Riverside Village Board of Trustees got a brief glimpse of renovation plans at Brookfield Zoo at their Monday night meeting, as the zoo’s director laid out a master plan whose final cost he said could run as high as nine figures.
According to the plans sketched out by Stuart Strahl, director of Brookfield Zoo and president of the Chicago Zoological Society, the changes at the zoo will include new animal exhibits and education centers, infrastructure improvements and a reshuffling of and renovations to existing exhibits.
He said the goal was not only to attract more visitors to the zoo-currently an average of 2 million visit the zoo each year-but also to educate their visitors about nature and conservation.
“If people get engaged with wildlife and learn more about their place in nature and wildlife’s nature, they begin to value nature and begin to take action,” Strahl said. “Our job is to do this.”
Strahl said the first phase of the plan will take place between 2007 and 2011. It will begin relatively small, with the picnic area currently located next to the south parking lot moved to the north end of the zoo next to the Discovery Center. Strahl said that change would be completed by this summer. Brookfield Zoo exists both within Riverside and Brookfield, with Golf Road forming the border between the two villages.

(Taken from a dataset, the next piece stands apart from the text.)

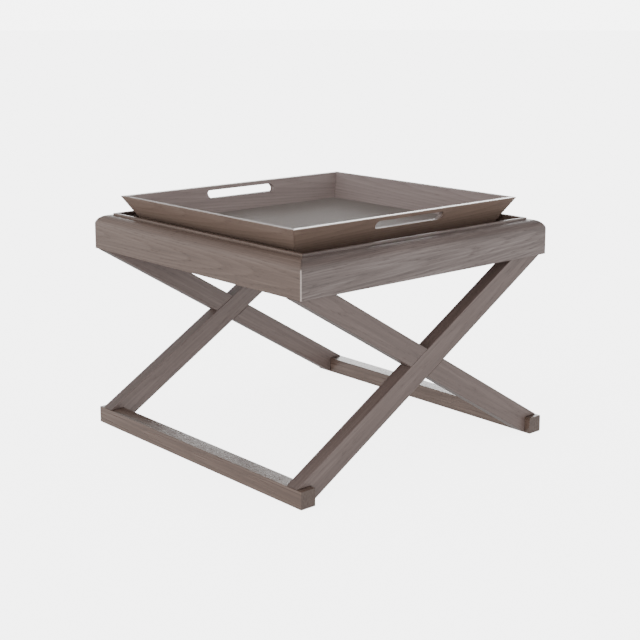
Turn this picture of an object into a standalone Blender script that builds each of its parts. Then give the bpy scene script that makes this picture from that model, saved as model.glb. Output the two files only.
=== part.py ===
"""Square tray table: a flared lift-off tray in a mitred frame, on crossed legs halved together.

Metres, +Z up. The origin is on the floor, under the middle of the frame. The front is -Y,
the left is -X, and both foot rails run from front to back.
"""

import math

import bmesh
import bpy
from mathutils import Matrix, Vector

# ---- driving dimensions -------------------------------------------------------------
FIT = 0.0003                    # clearance left between pieces that touch

FRAME_WIDTH = 0.600             # outside of the square frame
RAIL_BASE = 0.3435              # underside of the frame rails
RAIL_RIM = 0.4115               # top of the narrow rim around the recess
RAIL_THICK = 0.042              # rail, below the ledge
RECESS_WALL = 0.033             # outer face to the wall of the recess
RIM_START = 0.026               # outer face to the little step below the rim
RIM_STEP = 0.004                # height of that step
RAIL_ROUND = 0.020              # radius of the rail's top outer edge
LEDGE = 0.377                   # ledge that carries the deck panel
DECK_THICK = 0.012

FOOT_RAIL = 0.031               # square section of the rails on the floor
LEG_WIDTH = 0.042
LEG_THICK = 0.027
LEG_INSET = 0.0115              # end of a foot rail to the outer face of a leg
LEG_TIP = 0.002                 # height of the leg's tip over the floor

TRAY_HALF_X = 0.2727            # half sizes of the tray's rim
TRAY_HALF_Y = 0.2501
TRAY_TOP = 0.447
TRAY_BASE = 0.391
TRAY_FLOOR = 0.399              # upper face of the tray's floor
TRAY_FLOOR_THICK = 0.006
TRAY_WALL = 0.011               # wall thickness, measured level
TRAY_FLARE = 0.60               # outward run of the wall for each unit of height
TRAY_TONGUE = 0.003             # how far the floor's edge enters its groove
TRAY_REBATE = 0.0025            # depth of the floor's rebate, above the edge in the groove
SLOT_LENGTH = 0.165
SLOT_HEIGHT = 0.0148
SLOT_CENTRE = 0.4323            # height of the hand slots' centre line
PAD_RADIUS = 0.012
PAD_AT = (0.190, 0.170)         # centre of a felt pad, from the middle

SPLINE_SIZE = (0.020, 0.004, 0.024)   # across the mitre, along it, height
SPLINE_AT = 0.022               # outer face to the spline's centre
SPLINE_BASE = 0.350
BLOCK_SIDE = 0.060
BLOCK_NOSE = 0.014
BLOCK_BASE = 0.347
BLOCK_HEIGHT = 0.026
SCREW_AT = 0.042                # inner corner of the frame to a block screw
SCREW_SEAT = 0.020              # wood under the screw's head
SCREW_LENGTH = 0.044
SCREW_RADIUS = 0.002
SCREW_HEAD = 0.004
SCREW_HEAD_HEIGHT = 0.003
SCREW_POINT = 0.006
SCREW_BORE = 0.0045             # counterbore radius
SCREW_BORE_DEPTH = 0.0172       # from the head to beyond the block's slanting face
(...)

From there, however, the projects will begin to increase in size. By 2009, Strahl said, the southwest corner of the zoo will become home to a new North American animal exhibit featuring wolves, bison and bears. He said zoo staff was meeting with Native American groups to incorporate the historical importance of these animals into the exhibit, which will be much larger and more elaborate than the animals’ current living quarters.
“This is going to be a fantastic exhibit, the largest bear exhibit by far in the Midwest,” he said.
Other projects include an interactive play farm, located in the space currently taken up by Bear Grotto and the Children’s Zoo, which Strahl said should be ready by 2010.
Birds and reptiles will also have new facilities by 2011, as will the zoo’s elephants. Strahl explained that the new elephant exhibit will feature four new outdoor areas for the animals, each of which is four times larger than their current outdoor space, as well as an indoor housing area 10 times larger than their current building.
“The African elephant population has declined by 67 percent in the wild over the last 20 years,” Strahl said. “People, when they talk about elephants at zoos, don’t talk about that. We should know that about elephant survival, and that’s what we’re going to teach here, and how to care for them and how to protect them.”
In addition, the first phase will also include the creation of an education center where the current reptile house is located, as well as smaller satellite centers at each new exhibit. Each center will have classroom spaces available for students, and the satellite centers will look out directly into the exhibits to allow students to observe the animals.
Strahl did not specify how long the second phase of the master plan would take, but said it would begin in 2011 and would involve complete renovations of both the Africa and Australia exhibits. The large cats, baboons and marine animals would also have their outdoor exhibits renovated, and, for the first time, gorillas would be given an outdoor exhibit area.
With the increased attendance he hopes the renovations will inspire-Strahl said the zoo’s goal was to increase attendance to 2.5 million visitors a year-Strahl assured board members that the zoo was already investigating ways to accommodate the extra visitors.
He said infrastructure changes would increase parking by about 40 percent, and that zoo administrators were investigating the possibility of adding stacking lanes near the entrance off 31st Street to reduce traffic backup in that area.
As for financing, Strahl tentatively estimated that costs could reach into “the nine-figure range,” but said the zoo has not set a specific goal for a capital campaign yet.
“The capital campaign strategy is still in the feasibility phase, and we hope to be done next month,” he said. “I can say, though, that it’s going extremely well.”